Iran 's Minister for Communications and Information Technology, Mohammad Hassan Nami, announced that his country was developing an "Islamic Google Earth" to be called Basir which means "spectator" in Farsi.
Nami claims that it will be ready within the next four months as preparations have already been made for its launch.
Iran is creating an appropriate data centre which could be capable of processing this volume of information, he claimed.
Nami is a former deputy chairman of Iran's joint chiefs of staff and the armed forces. He was appointed by President Mahmoud Ahmadinejad as the new technology minister in February.
He also holds a prestigious PhD in "country management" from North Korea's Kim Il-sung University so he is super qualified at making mountains out of molehills.

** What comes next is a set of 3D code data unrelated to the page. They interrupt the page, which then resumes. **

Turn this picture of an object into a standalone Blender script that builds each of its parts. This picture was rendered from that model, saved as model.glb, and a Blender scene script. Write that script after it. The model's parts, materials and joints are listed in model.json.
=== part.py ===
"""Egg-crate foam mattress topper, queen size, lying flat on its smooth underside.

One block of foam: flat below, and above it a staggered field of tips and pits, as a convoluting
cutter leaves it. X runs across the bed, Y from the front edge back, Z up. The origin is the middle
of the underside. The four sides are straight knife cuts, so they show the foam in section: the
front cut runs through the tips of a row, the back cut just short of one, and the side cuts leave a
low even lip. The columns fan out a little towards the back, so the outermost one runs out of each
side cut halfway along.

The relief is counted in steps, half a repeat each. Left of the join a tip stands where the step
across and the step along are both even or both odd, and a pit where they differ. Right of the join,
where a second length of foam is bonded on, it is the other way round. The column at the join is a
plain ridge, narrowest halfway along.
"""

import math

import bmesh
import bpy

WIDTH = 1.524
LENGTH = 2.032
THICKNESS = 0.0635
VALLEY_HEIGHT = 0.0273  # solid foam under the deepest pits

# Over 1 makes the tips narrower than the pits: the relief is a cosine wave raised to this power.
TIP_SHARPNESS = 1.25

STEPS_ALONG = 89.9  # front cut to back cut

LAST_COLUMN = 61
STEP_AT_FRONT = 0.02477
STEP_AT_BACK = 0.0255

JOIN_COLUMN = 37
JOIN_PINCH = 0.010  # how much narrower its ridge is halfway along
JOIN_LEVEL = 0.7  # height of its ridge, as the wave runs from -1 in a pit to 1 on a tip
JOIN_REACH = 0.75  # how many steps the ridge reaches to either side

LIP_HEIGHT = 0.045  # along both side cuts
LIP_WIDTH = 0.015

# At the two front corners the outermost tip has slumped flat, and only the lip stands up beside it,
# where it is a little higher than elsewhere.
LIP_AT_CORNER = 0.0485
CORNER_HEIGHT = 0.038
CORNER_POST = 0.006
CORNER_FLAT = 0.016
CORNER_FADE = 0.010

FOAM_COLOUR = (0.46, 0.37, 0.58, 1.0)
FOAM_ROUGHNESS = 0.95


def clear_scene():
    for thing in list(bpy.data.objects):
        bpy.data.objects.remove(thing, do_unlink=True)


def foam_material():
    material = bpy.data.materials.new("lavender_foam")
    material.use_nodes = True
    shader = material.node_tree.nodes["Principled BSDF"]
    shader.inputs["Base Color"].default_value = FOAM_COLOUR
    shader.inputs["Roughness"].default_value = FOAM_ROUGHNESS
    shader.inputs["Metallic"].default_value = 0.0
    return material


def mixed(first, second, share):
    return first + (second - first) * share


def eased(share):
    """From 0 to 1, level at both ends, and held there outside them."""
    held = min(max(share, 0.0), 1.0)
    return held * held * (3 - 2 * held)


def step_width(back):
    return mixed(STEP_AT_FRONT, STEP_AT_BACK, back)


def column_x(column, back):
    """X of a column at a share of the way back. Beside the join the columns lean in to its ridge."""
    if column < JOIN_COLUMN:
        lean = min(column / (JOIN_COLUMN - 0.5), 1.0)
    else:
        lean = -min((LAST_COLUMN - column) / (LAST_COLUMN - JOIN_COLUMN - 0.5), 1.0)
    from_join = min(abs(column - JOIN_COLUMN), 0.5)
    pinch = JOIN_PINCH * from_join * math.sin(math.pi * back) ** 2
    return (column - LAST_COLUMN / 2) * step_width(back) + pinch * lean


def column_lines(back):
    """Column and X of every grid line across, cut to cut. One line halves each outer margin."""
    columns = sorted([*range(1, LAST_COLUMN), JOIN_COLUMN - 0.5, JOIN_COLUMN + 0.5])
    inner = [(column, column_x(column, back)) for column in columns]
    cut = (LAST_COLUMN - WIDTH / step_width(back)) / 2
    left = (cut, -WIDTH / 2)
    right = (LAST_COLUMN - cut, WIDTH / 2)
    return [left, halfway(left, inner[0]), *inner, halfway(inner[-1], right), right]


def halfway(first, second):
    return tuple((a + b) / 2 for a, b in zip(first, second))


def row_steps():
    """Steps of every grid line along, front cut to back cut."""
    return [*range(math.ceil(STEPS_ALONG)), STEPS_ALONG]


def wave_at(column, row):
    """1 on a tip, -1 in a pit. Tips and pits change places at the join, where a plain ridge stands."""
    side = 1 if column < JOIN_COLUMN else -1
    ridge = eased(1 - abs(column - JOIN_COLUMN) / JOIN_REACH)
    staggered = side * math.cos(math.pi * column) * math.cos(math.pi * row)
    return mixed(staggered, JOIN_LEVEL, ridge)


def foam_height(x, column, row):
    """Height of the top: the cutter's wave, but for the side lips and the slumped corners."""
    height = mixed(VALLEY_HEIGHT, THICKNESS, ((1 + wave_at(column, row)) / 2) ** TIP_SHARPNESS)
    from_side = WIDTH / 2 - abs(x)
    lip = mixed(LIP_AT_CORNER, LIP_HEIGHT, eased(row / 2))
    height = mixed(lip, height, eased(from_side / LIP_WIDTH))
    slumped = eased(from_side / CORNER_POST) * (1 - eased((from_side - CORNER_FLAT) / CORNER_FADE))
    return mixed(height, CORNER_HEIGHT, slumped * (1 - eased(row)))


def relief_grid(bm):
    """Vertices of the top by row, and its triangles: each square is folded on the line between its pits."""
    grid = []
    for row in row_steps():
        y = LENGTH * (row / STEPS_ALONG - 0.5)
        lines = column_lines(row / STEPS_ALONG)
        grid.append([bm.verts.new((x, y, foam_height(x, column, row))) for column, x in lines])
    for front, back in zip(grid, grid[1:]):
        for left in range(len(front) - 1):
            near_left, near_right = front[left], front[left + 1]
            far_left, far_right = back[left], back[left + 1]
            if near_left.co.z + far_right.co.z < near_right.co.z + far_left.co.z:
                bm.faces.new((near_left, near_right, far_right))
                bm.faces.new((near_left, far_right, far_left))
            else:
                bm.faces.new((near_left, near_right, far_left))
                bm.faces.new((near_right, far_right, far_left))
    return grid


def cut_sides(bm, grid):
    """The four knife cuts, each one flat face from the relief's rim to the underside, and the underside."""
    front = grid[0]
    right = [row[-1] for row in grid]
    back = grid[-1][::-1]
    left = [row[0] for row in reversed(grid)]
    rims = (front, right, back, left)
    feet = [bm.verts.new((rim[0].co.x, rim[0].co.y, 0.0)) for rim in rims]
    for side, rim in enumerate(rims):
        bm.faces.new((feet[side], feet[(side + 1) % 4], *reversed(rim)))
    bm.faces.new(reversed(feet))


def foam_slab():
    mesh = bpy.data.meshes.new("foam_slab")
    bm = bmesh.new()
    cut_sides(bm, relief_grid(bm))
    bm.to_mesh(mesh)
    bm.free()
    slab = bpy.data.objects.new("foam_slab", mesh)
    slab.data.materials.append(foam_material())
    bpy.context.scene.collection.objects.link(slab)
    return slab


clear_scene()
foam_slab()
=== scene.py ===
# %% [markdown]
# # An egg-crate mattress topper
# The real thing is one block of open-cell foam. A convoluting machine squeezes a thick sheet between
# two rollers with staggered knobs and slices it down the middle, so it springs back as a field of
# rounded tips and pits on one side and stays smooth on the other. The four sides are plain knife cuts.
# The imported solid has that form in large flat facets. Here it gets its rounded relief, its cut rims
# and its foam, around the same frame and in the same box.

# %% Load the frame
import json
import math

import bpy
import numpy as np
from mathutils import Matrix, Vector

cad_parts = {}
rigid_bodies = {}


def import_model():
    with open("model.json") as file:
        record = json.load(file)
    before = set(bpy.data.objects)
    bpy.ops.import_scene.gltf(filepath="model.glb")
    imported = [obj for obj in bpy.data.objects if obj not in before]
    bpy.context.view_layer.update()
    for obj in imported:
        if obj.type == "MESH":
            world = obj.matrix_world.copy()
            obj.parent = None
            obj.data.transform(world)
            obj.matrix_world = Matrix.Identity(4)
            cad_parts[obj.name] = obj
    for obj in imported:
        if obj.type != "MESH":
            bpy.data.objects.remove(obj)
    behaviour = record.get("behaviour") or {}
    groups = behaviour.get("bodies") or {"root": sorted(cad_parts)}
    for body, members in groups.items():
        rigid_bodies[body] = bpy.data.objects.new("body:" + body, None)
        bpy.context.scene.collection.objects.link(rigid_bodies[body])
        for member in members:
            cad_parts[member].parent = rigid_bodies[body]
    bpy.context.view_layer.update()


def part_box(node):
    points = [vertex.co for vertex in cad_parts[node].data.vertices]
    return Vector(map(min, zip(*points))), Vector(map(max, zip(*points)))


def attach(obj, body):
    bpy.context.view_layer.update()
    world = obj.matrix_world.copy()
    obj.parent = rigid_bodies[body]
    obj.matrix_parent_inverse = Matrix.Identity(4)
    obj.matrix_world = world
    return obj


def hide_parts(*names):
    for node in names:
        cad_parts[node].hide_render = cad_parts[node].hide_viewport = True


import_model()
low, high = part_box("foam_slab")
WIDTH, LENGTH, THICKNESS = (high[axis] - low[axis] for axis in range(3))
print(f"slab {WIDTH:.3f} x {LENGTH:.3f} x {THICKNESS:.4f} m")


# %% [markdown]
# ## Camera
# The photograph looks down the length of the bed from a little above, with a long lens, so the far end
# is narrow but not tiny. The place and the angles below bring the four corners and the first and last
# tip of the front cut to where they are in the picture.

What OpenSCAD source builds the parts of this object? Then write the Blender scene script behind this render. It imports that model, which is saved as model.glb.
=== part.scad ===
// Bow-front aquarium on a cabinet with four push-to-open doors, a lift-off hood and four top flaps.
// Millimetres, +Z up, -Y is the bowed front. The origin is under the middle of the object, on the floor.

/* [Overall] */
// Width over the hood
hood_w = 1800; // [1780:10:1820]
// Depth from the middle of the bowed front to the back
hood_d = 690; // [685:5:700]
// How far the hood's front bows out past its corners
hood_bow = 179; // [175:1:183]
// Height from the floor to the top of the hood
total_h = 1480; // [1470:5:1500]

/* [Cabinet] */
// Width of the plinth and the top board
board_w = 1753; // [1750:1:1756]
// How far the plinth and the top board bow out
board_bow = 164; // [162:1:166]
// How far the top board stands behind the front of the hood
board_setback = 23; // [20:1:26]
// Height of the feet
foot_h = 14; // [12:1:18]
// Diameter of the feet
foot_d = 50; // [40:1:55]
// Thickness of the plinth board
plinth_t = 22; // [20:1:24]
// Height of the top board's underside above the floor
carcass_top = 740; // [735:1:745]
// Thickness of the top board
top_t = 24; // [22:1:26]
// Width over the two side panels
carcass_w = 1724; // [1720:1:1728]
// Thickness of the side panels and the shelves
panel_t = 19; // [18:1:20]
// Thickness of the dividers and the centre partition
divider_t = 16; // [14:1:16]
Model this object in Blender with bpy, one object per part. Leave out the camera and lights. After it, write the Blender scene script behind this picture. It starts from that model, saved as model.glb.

Islamic Google Earth will be released in the next four months as an Islamic republic's national portal. But Nami wants to launch the service on a global scale.
He believes it will be popular in other countries. After all, while Google Earth was providing a service to users, in reality security and intelligence organisations are behind it in order to obtain information from other countries, Nami said.
Experts, however, have serious doubts about the project. After all, a similar attempt to create a religiously orientated, faith based mapping system failed dismally when Apple Maps failed to even find its own offices.
Quoting an unnamed IT consultant who worked on Iran's national internet project, the Guardian said the announcement was merely an excuse to obtain funds and secure working contracts for the future.
The expert said that claims that Iranian data centre capacity will reach Google's size in three years were just silly.
Nami's time in office will also expire in June when Ahmadinejad steps down as president and new elections are scheduled to take place.